Studying the maps in this paper closely, I see that the Kentucky–West Virginia border area, home to the famous feud between the Hatfield and McCoy clans, tends to stand out as the authors’ bête noire. I finally figured out that much of what they’ve discovered doesn’t actually have a lot to do with immigration or with what we think of as diversity.

Instead, they’ve laboriously re-created from surname analysis the four-tier structure of British-Americans documented by historian David Hackett Fischer in 1989’s Albion’s Seed. From north to south, America was settled by post-Puritan Yankees, Quakers, Scots-Irish, and southern English. (The Yankees were the most inventive, while the Scots-Irish were the orneriest.) This isn’t racial diversity or even ethnic diversity, it is the sub-ethnic diversity that laid the crucial templates for American regionalism.

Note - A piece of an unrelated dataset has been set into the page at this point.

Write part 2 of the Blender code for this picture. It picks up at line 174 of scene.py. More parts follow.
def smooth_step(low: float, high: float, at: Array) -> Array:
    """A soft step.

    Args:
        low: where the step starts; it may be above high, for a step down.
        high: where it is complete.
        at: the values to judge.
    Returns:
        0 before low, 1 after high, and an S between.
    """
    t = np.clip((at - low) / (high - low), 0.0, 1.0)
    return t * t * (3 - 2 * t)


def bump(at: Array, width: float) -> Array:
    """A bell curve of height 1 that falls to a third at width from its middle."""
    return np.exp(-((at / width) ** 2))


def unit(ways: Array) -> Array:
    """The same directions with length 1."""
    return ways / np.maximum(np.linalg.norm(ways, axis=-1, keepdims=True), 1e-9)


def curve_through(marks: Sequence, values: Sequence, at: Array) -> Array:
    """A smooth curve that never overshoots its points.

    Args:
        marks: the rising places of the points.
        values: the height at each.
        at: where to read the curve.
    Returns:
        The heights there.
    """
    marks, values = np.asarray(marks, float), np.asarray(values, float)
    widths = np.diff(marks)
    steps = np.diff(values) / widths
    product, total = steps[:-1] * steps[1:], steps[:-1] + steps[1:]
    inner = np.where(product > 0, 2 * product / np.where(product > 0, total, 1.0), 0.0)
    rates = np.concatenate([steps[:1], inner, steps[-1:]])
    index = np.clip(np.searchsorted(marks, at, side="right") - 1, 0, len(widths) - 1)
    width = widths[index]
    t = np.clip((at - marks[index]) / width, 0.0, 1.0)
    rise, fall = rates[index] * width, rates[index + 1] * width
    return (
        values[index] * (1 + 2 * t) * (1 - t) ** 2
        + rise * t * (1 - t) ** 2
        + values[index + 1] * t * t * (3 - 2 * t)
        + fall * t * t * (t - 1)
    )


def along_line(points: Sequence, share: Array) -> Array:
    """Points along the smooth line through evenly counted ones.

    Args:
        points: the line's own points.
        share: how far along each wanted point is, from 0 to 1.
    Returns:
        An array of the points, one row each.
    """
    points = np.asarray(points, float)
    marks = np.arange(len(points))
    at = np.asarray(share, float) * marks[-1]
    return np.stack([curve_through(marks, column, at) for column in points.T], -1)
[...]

The border of Kentucky and West Virginia in the Appalachians, which the researchers’ methodology emphasizes as their nominee for worst place in America, is the most Scots-Irish part of the country. And it’s the least WEIRD part of America, the most clannish, the most like the rest of the world. If you explained a 19th-century Appalachian feud to a Sicilian or Pakistani, he’d wholly understand it.

There, cousin marriage lasted longest in America after eugenicists had successfully campaigned against it everywhere else. It’s where the Hatfields lived in one county and the McCoys in another because they each feared violence from the other family.

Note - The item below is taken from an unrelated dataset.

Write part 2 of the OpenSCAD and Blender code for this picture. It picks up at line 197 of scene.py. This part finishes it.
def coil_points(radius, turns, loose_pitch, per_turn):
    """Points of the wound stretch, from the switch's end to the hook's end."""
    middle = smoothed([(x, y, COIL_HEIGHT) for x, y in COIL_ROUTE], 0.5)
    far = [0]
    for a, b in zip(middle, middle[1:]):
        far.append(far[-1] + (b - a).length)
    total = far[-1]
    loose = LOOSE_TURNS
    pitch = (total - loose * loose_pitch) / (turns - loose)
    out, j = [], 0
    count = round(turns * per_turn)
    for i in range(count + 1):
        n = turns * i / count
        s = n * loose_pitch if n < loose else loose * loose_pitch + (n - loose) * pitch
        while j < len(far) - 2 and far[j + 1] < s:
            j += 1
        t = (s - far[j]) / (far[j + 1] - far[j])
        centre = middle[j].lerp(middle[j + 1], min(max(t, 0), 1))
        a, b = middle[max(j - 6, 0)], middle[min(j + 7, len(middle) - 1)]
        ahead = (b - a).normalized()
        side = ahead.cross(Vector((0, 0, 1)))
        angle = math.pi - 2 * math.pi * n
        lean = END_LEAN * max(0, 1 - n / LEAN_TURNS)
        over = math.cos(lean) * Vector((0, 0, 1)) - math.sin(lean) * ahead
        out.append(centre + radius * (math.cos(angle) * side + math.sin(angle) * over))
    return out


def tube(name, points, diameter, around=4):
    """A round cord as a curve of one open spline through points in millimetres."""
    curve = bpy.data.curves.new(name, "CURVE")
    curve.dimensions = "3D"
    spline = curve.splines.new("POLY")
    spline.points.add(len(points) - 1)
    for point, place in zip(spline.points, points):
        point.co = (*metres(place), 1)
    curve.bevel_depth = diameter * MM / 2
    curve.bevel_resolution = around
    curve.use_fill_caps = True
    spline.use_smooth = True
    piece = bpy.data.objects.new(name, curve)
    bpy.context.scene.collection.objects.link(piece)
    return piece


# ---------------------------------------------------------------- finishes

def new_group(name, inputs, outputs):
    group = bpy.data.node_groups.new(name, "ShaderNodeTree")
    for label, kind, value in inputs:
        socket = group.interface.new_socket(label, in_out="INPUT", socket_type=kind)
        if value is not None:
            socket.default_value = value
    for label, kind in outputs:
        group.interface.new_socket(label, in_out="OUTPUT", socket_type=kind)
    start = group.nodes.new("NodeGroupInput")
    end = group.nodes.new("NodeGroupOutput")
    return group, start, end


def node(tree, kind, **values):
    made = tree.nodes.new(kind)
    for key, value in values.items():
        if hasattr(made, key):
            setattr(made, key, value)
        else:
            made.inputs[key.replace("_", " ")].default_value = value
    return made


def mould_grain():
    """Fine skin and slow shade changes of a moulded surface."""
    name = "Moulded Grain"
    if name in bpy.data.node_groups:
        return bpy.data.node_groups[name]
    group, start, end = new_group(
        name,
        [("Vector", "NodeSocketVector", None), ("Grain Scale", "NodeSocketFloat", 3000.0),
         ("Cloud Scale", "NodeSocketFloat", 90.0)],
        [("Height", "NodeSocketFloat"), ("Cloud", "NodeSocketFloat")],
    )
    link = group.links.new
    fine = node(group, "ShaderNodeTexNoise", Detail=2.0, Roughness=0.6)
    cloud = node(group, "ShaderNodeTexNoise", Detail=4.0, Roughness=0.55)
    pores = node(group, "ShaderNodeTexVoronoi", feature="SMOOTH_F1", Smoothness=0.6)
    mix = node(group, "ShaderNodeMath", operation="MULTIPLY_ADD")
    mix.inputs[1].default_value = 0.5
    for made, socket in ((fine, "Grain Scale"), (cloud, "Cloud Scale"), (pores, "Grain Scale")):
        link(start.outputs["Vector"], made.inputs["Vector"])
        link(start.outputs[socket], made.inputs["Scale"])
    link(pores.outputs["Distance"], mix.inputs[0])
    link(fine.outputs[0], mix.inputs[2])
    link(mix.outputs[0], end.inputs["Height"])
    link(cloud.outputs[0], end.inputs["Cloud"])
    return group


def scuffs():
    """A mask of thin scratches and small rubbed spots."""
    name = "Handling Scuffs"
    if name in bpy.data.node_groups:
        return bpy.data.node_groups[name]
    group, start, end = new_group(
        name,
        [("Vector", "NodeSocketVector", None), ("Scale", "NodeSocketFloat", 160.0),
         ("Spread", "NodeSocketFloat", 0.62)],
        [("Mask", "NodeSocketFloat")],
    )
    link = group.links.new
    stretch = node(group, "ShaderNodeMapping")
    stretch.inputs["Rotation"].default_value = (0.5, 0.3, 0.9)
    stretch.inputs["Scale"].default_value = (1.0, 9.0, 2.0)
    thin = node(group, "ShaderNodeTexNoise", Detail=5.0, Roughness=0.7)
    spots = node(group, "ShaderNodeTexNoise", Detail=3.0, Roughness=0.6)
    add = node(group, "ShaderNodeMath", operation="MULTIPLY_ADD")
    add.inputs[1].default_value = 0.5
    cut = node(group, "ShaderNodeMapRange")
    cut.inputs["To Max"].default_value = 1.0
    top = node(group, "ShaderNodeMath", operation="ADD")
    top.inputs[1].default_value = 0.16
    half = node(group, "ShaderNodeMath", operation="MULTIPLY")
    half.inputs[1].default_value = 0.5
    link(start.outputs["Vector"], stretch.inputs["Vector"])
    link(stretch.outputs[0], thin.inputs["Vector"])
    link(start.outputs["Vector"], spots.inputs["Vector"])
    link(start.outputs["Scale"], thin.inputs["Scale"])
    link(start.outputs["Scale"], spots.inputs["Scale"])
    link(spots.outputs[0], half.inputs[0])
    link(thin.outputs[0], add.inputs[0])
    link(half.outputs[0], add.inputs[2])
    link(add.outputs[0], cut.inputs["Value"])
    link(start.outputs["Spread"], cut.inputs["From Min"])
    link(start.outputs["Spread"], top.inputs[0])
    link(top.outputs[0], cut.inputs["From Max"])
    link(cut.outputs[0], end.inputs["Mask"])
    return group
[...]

Not surprisingly, it wasn’t a center of technological innovation.

Okay, well, that’s…interesting.

But even in the 1890s when the new tabloid newspapers loved to run stories about the outlandish behavior of the Hatfields and McCoys, those crazy hillbillies, it didn’t seem to have much to do with the American mainstream.

But today, the home of the Industrial Revolution, the English Midlands, is home to millions of inbreeding Pakistanis.

Perhaps America will also get less WEIRD in its pursuit of diversity?